My opinion is that grunge and shoegazing were the final nail in the coffin for interesting rock music. The 90s was all about ditching guitars and getting out the samplers and drum machines for me. Remember the NME cover with LFO smashing up guitars? That held a lot of resonance for me, and still does to an absurd and unreasonable extent.
 
"all the bands are selling their guitars and buying turntables
all the bands are selling their turntables and buying guitars"
 
Dubversion said:
"all the bands are selling their guitars and buying turntables
all the bands are selling their turntables and buying guitars"
hehe that's true but these bands make such dog's dinners, that I ignore them mostly. I know where my loyalties lie now:p
 
Orang Utan said:
My opinion is that grunge and shoegazing were the final nail in the coffin for interesting rock music. The 90s was all about ditching guitars and getting out the samplers and drum machines for me. Remember the NME cover with LFO smashing up guitars? That held a lot of resonance for me, and still does to an absurd and unreasonable extent.

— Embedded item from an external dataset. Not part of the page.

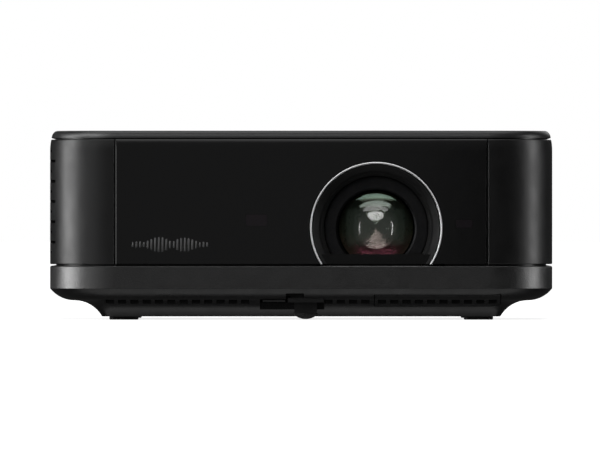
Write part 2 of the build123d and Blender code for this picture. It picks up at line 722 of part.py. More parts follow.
def main_board():
    board = block(-66, 26, 24, 90, BOARD_LOW, BOARD_TOP)
    board -= block(9.5, 26.1, 23.9, 78.0, BOARD_LOW - 1, BOARD_TOP + 1)
    for x, y in board_posts():
        board -= rod_z(x, y, BOARD_LOW - 1, BOARD_TOP + 1, 1.4)
    return board - rod_z(-SCREW_X, SCREW_Y, BOARD_LOW - 1, BOARD_TOP + 1, 4.0)


def board_components():
    """The processor with its finned cooler, memory, inductors and capacitors."""
    top = BOARD_TOP
    cooler = block(-44, -20, 40, 64, top, top + 3)
    for i in range(7):
        cooler += block(-44 + 3.8 * i, -42.8 + 3.8 * i, 40, 64, top + 3, top + 9)
    chips = [block(x, x + 10, y, y + 8, top, top + 1.2) for x, y in ((-14, 42), (-14, 54), (-60, 40))]
    cans = [rod_z(x, 34, top, top + 7, 3.0) for x in (-52, -44, -36, -28)]
    coils = [block(x, x + 7, 68, 75, top, top + 4) for x in (-46, -36)]
    module = [block(-6, 6, 26.5, 38, top, top + 1.6)]
    return Compound(children=[s.solid() for s in [cooler, *chips, *cans, *coils, *module]])


def hdmi_socket():
    x = port_places()[1]
    low, high, half = BOARD_TOP, BOARD_TOP + 6.0, 7.6
    shell = block(x - half, x + half, 83.5, PORT_FACE, low, high)
    mouth = [(-7.1, 5.5), (7.1, 5.5), (7.1, 2.6), (5.3, 0.6), (-5.3, 0.6), (-7.1, 2.6)]
    face = Plane(origin=(x, PORT_FACE + 1, low), x_dir=(1, 0, 0), z_dir=(0, -1, 0)) * polygon(mouth)
    shell -= extrude(face, 10.5, dir=(0, -1, 0))
    return shell + block(x - 5.8, x + 5.8, 84.5, PORT_FACE - 1.0, low + 2.9, low + 3.9)


def usb_socket():
    x = port_places()[2]
    low, half = BOARD_TOP, 6.7
    shell = block(x - half, x + half, 80.0, PORT_FACE, low, low + 6.9)
    shell -= block(x - half + 0.5, x + half - 0.5, 82.0, PORT_FACE + 1, low + 0.6, low + 6.3)
    return shell + block(x - 5.6, x + 5.6, 81.0, PORT_FACE - 1.0, low + 3.9, low + 5.6)


def audio_jack():
    x, z = port_places()[3], 29.6
    jack = block(x - 4, x + 4, 79.0, 92.5, BOARD_TOP, z + 3.4) + rod_y(x, z, 92.0, PORT_FACE, 3.2)
    return jack - rod_y(x, z, 82.0, PORT_FACE + 1, 1.8)


def dc_inlet():
    x, z = port_places()[0], 31.0
    inlet = block(x - 4.8, x + 4.8, 80.0, 92.5, BOARD_TOP, z + 4.6) + rod_y(x, z, 92.0, PORT_FACE, 4.0)
    return inlet - rod_y(x, z, 84.0, PORT_FACE + 1, 3.0) + rod_y(x, z, 83.0, PORT_FACE - 1.0, 1.0)


# ---------------------------------------------------------------- buttons
def button(x):
    """A round cap with a retaining flange below the cover and a stem over its switch."""
    cap = rod_z(x, BUTTON_Y, 68.0, Z_TOP - 0.4, BUTTON_R)
    cap = fillet(cap.edges().group_by(Axis.Z)[-1], 0.4)
    flange = rod_z(x, BUTTON_Y, 67.8, Z_COVER_IN - 0.3, BUTTON_R + 1.0)
    return cap + flange + rod_z(x, BUTTON_Y, 65.9, 68.1, 1.2)


def control_board():
    board = block(-40, 40, BUTTON_Y - 12, BUTTON_Y + 6, 62.2, 63.6)
    for x in button_places().values():
        board += block(x - 2.6, x + 2.6, BUTTON_Y - 2.6, BUTTON_Y + 2.6, 63.5, 65.1)
    return board


def status_light():
    return rod_z(0, BUTTON_Y, 63.7, Z_TOP - 0.42, 0.95)


# ---------------------------------------------------------------- front foot
def foot_leg():
    """The square leg with ratchet notches on its left face and a stop head on top."""
    x0, x1 = FOOT_X - LEG_W / 2, FOOT_X + LEG_W / 2
    y0, y1 = FOOT_Y - LEG_D / 2, FOOT_Y + LEG_D / 2
    leg = block(x0, x1, y0, y1, LEG_LOW, LEG_HIGH)
    leg += block(x0 - 0.5, x1 + 0.4, y0 - 0.8, y1 + 0.8, LEG_HIGH, LEG_HIGH + 1.5)
    for i in range(11):
        z = 10.2 + 1.8 * i
        leg -= Pos(x0, FOOT_Y, z) * Rot(0, 45, 0) * Box(0.9, LEG_D + 2, 0.9)
    return leg - rod_z(FOOT_X, FOOT_Y, LEG_LOW - 1, LEG_LOW + 4.2, 1.6)


def foot_tip():
    """The rubber tip: a domed sole with a thin rim, and a stud into the leg."""
    sole_r, curve_r, lowest = 4.5, 6.8, 0.25
    ball = Pos(FOOT_X, FOOT_Y, lowest + curve_r) * Sphere(curve_r)
    sole = ball & rod_z(FOOT_X, FOOT_Y, 0, LEG_LOW, sole_r)
    return sole + rod_z(FOOT_X, FOOT_Y, LEG_LOW - 0.5, LEG_LOW + 4.0, 1.55)


def foot_guide():
    """The collar that the leg slides in, the plate round it, and the ears for the lever's pin."""
    wall, slack = 1.5, 0.1
    x0, x1 = FOOT_X - LEG_W / 2, FOOT_X + LEG_W / 2
    y0, y1 = FOOT_Y - LEG_D / 2, FOOT_Y + LEG_D / 2
    guide = block(x0 - wall, x1 + wall, y0 - wall, y1 + wall, GUIDE_LOW, GUIDE_TOP)
    guide += block(-5.1, 8.5, -91.0, -78.6, 6.6, 8.3)
    guide -= block(x0 - slack, x1 + slack, y0 - slack, y1 + slack, 0, 30)
    guide -= block(x0 - wall - 1, x0 + 0.5, FOOT_Y - 3.1, FOOT_Y + 3.1, 8.3, 11.8)
    for y in (y0 - wall, y1 + wall - 1.4):
        ear = block(-10.2, x0 - wall + 0.2, y, y + 1.4, 9.0, 13.0)
        guide += ear - rod_y(LEVER_X, LEVER_Z, y - 1, y + 2.4, 0.95)
    return guide


def release_lever():
    """A rocking lever: a thumb tab under the case on one end, the pawl on the other."""
    y0, y1 = FOOT_Y - 2.8, FOOT_Y + 2.8
    lever = rod_y(LEVER_X, LEVER_Z, y0, y1, 1.9)
    lever += block(-8.9, -7.1, y0, y1, 7.0, LEVER_Z)
    lever += block(-14.5, -6.1, -89.4, -80.0, 6.8, 7.45)
    lever += block(LEVER_X, -4.0, y0 + 0.2, y1 - 0.2, 9.6, 10.9)
    lever += block(-4.3, -2.85, y0 + 0.2, y1 - 0.2, 9.6, 10.5)
    return lever - rod_y(LEVER_X, LEVER_Z, y0 - 1, y1 + 1, 0.98)


def lever_pin():
    return rod_y(LEVER_X, LEVER_Z, FOOT_Y - LEG_D / 2 - 1.6, FOOT_Y + LEG_D / 2 + 1.6, 0.93)


# ---------------------------------------------------------------- base fittings
def foot_pads():
    """Four soft pads in shallow pockets of the floor."""
    pads = []
    for x, y in foot_pad_places():
        pad = Pos(x, y, 0) * extrude(RectangleRounded(11, 11, 2.5), Z_FLOOR + 0.48)
        pads.append(chamfer(pad.edges().group_by(Axis.Z)[0], 0.25).solid())
    return Compound(children=pads)


def filter_cover():
    """The slotted hatch in the hull, over the intake filter."""
    cover = ring(hull_section()) & hatch_zone(HATCH_GAP)
    return cover.cut(*vent_slots(30.5, 10))


def air_filter():
    return block(HATCH_X0 + 2.5, HATCH_X1 - 3.0, FRONT + 6.5, HATCH_Y1 - 0.6, 9.75, 12.6)


def tripod_insert():
    """The brass insert, bored to its thread's minor radius."""
    insert = rod_z(0, 30, Z_FLOOR + 0.2, 9.3, 4.15)
    return insert - rod_z(0, 30, 0, 8.4, 2.55)


def case_screws():
    screws = []
    for x, y in screw_places():
        screw = rod_z(x, y, 13.6, 15.95, 3.1) + rod_z(x, y, 15.9, 30.0, 1.5)
        recess = Box(4.2, 0.9, 1.4) + Box(0.9, 4.2, 1.4)
        screws.append((screw - Pos(x, y, 14.1) * recess).solid())
    return Compound(children=screws)


NODES = {
    "bottom_case": bottom_case,
    "base_band": base_band,
    "left_side_panel": lambda: side_panel(-1),
    "right_side_panel": lambda: side_panel(1),
    "front_panel": front_panel,
    "rear_panel": rear_panel,
    "top_cover": top_cover,
    "grille_cloths": grille_cloths,
    "sensor_modules": sensor_modules,
    "ir_window": lambda: sensor_window("ir_window"),
    "camera_window": lambda: sensor_window("camera_window"),
    "lens_ring": lens_ring,
    "lens_bezel": lens_bezel,
    "front_lens_cell": front_lens_cell,
    "front_lens": front_lens,
    "lens_barrel": lens_barrel,
    "inner_lens_holder": inner_lens_holder,
    "inner_lenses": inner_lenses,
    "focus_ring": focus_ring,
    "focus_pinion": focus_pinion,
    "focus_motor": focus_motor,
    "optical_chassis": optical_chassis,
    "prism_cube": prism_cube,
    "lcd_panels": lcd_panels,
    "condenser_lenses": condenser_lenses,
    "led_modules": led_modules,
    "heatsink": heatsink,
    "heat_pipes": heat_pipes,
    "intake_fan_frame": lambda: place_intake(fan_frame()),
    "intake_fan_rotor": lambda: place_intake(fan_rotor()),
    "exhaust_fan_frame": lambda: place_exhaust(fan_frame()),
    "exhaust_fan_rotor": lambda: place_exhaust(fan_rotor()),
    "speaker_boxes": lambda: both_sides(speaker_box),
    "speaker_drivers": lambda: both_sides(speaker_driver),
    "left_speaker_cone": lambda: place_speaker(speaker_cone(), -1),
    "right_speaker_cone": lambda: place_speaker(speaker_cone(), 1),
    "main_board": main_board,
    "board_components": board_components,
    "hdmi_socket": hdmi_socket,
    "usb_socket": usb_socket,
    "audio_jack": audio_jack,
    "dc_inlet": dc_inlet,
    "control_board": control_board,
    "status_light": status_light,
    "foot_guide": foot_guide,
    "foot_leg": foot_leg,
    "foot_tip": foot_tip,
    "release_lever": release_lever,
    "lever_pin": lever_pin,
    "foot_pads": foot_pads,
    "filter_cover": filter_cover,
    "air_filter": air_filter,
    "tripod_insert": tripod_insert,
    "case_screws": case_screws,
}
for button_name, button_x in button_places().items():
    NODES[button_name] = lambda x=button_x: button(x)


def main():
    os.makedirs(PARTS, exist_ok=True)
    for name, build in NODES.items():
        export_step(build(), f"{PARTS}/{name}.step")


main()
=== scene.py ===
"""Looks of the home projector: materials, lens elements, printed marks, camera, light, floor."""

import json
import math

import bpy
import bmesh
from mathutils import Matrix, Vector


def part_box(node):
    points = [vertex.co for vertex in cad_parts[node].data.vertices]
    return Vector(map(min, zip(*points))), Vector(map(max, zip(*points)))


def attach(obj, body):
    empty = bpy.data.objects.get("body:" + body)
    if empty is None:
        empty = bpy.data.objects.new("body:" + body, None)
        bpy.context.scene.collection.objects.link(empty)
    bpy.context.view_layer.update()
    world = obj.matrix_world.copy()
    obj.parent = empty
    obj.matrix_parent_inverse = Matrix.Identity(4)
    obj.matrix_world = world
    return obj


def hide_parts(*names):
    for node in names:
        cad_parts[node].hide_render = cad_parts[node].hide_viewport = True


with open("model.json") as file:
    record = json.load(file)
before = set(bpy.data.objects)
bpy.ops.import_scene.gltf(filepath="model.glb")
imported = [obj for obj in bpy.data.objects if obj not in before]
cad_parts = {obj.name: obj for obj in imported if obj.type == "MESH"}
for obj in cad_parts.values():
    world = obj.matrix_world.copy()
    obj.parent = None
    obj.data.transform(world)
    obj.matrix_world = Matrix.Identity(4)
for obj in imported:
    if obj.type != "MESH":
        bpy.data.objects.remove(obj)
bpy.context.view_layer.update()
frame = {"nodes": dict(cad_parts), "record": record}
NODES = frame["nodes"]
MM = 0.001

# Places from the CAD, in millimetres: the lens axis and the front panel's face
LENS = Vector((28.3, 0.0, 34.6))
FRONT_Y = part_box("front_panel")[0].y / MM


# ---------------------------------------------------------------- node helpers
# A mix node's colour sockets, which share their names with its number and vector sockets
MIX_A, MIX_B, MIX_RESULT = 6, 7, 2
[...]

Similar... kindof - in that to me it was the "ditching guitars and getting out the samplers and drum machines" that was the final nail in the coffin of interesting music.
 
i always thought my bloody valentine were inspirational in the 'shoe gazing' thing
For me, MBV are the best band mentioned on this thread so far. "Loveless" is a timeless masterpiece.

I'm amazed Dub remembers my Greg Dulli preferences so vividly. Thanks mate. I think I like "1965" because it was the first Afghan Whigs album I came across so it's stuck with me. Agreed the Twilight Singers are great too, although i haven't got their second album yet.
 
Tort said:
Without a doubt the most overrated live band I've ever seen (Reading 92)


ah, but they were fucking brilliant at Reading 91. when most people were too fucking stupid to go and see them (they were sandwiched between Silverfish and Chapterhouse).
 
Never been in the slightest bit interested in 'em.

See no reason whatsoever to change that.

Find the whole "Kurt was a genius, MAAAN!" thing rather amusing, tbh.

:)
 
I really liked some of their songs and I thought others sucked the big one. But I feel that way about pretty much every individual musician or group.